Review Summary: The rare live album that truly transcends a bands studio recording, this is a fantastic record that really shows Wilco in their element.
Live albums can be, and usually are, a very tough product to create. No matter how good an artists intentions when attempting to recreate a concert-goer's experience or provide a taste of what the band sounds like live, there’s no denying the amount of times the listener has to stop the CD and think "that twenty minute drum solo might have sounded cool if I was there, but now...?" This is, of course, why artist create concert films, home videos, and now DVDs. And while watching your favorite band kick out the jams on your TV screen may not come close to actually being there, it can still be pretty damn fun. And despite all the misgivings people can have about live albums, they
can be incredibly good. Artists all over the map have produced phenomenal live alums: The Who's
Live at Leeds, The Allman Brothers'
At Fillmore East, Iron Maiden's
Live After Death, or The Roots'
The Roots Come Alive. These albums are all so good because they transcend their original studio counterparts; whether it be because the listener really feels the energy of a live concert or because the songs finally take their proper shape on stage. So when it finally came time for indie legends Wilco to record a live album, I was a bit perplexed.
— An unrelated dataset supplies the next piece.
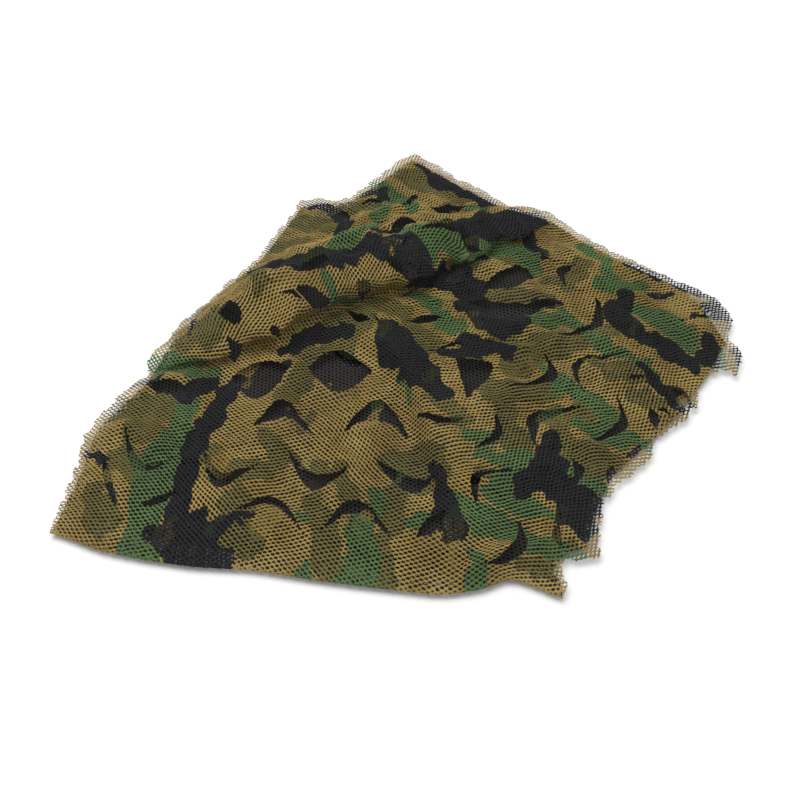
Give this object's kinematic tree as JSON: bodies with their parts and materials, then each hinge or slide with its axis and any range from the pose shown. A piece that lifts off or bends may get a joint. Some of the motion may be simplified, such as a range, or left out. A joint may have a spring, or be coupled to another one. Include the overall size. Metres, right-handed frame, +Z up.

Fronted and, for the most part, directed by Jeff Tweedy, a scraggly haired guy with an off key voice, Wilco have fused post millennium Radiohead-style atonal noise with heart on your sleeve, earnest world weary songwriting. Sounds like a contradiction in terms, but in fact it’s a match made in heaven (at least to Wilco’s ever growing fanbase.) Coming from seminal alt. country band Uncle Tupelo, Jeff Tweedy has a good education in country rock, and he showed it to the world with early Wilco releases like
A.M. and
Being There, but he really found his voice when he recorded
Yankee Hotel Foxtrot. A truly great record,
Foxtrot gave Wilco a whole new group of fans (so many, that the album broke through the 20s on the charts,) and a whole new musical direction. But in the middle of all this success, Wilco seemed to be coming out at the seams. Key member Jay Bennet left and so did Guitarist Leroy Bach soon after. But Tweedy found himself a bizarre, but wonderful lineup. Joining longtime rhythm section of John Stirrat (bass) and Glenn Kotche (drums) were keyboardists and noisemakers Pat Samsone and Mike Jorgensen and, of all people, celebrated free jazz guitarist Nels Cline, a man over a decade Tweedy’s senior. Jeff Tweedy has, in numerous interviews, stated that this is the definitive lineup of Wilco, and that its here to stay, and listening to this album I can only say he’s no doubt write on the first count and I’ve got my fingers crossed on the second.
Culled from a four night stand at the Vic Theatre in the band hometown of Chicago,
Television’s setlist will no doubt delight any fan of the groups modern work. Kicking off with the classic
Being There opener
Misunderstood, its immediately easy to see that this will be a great album. The song itself doesn’t sound all that different from the studio version, but there’s just an extra bit of…something that it has, and its not just Jeff Tweedy shouting “nothing” 36 times. And while
Misunderstood may not be that different from its studio, counterpart, many of the songs on here benefit from fleshed out arrangements and angrier, nosier codas.
Hell is Chrome sounds miles ahead of the already great original. The concert fav
Jesus Etc. is wonderful as well, with its strings replaced by mournful organ and weepy slide.
Via Chicago sounds absolutely beautiful, and the Neil Young-esque guitar histrionics of
I’m the Man Who Loves You are let loose with joyous abandon by Tweedy and Cline as the song bounces along. In fact, the entire lineup really seems to have clicked perfectly. The presence two keyboardists may sound pretty pretentious, but it works beautifully; how else could they have kept the in studio noise with the more straight forward piano arrangements of songs like their signature
I Am Trying to Break Your Heart or the unforgettable
Ashes of American Flags? Sure, their spry pop songs like
The Late Greats and
Heavy Metal Drummer may not have the exact same bounce of their originals, but the energy they’re infused with more than make up for it.
Besides a great setlist and a perfectly in sync lineup there a other reasons why any Wilco fan should buy this. For one, there’s a previously unreleased song
Kicking Television, a catchy all out rock song that sounds like it was written for a live audience. I’m sure I’m not the only one who heard Nels Cline for the first time on this album, and then went on to discover his extensive body of work. Honestly, though, all you can say about this is that it’s a really, really good piece of music, maybe Wilco’s best. And for a live album, that’s saying something. I’d tell the reader to go buy this right now, but I’m a Wilco fanboy, what do I know?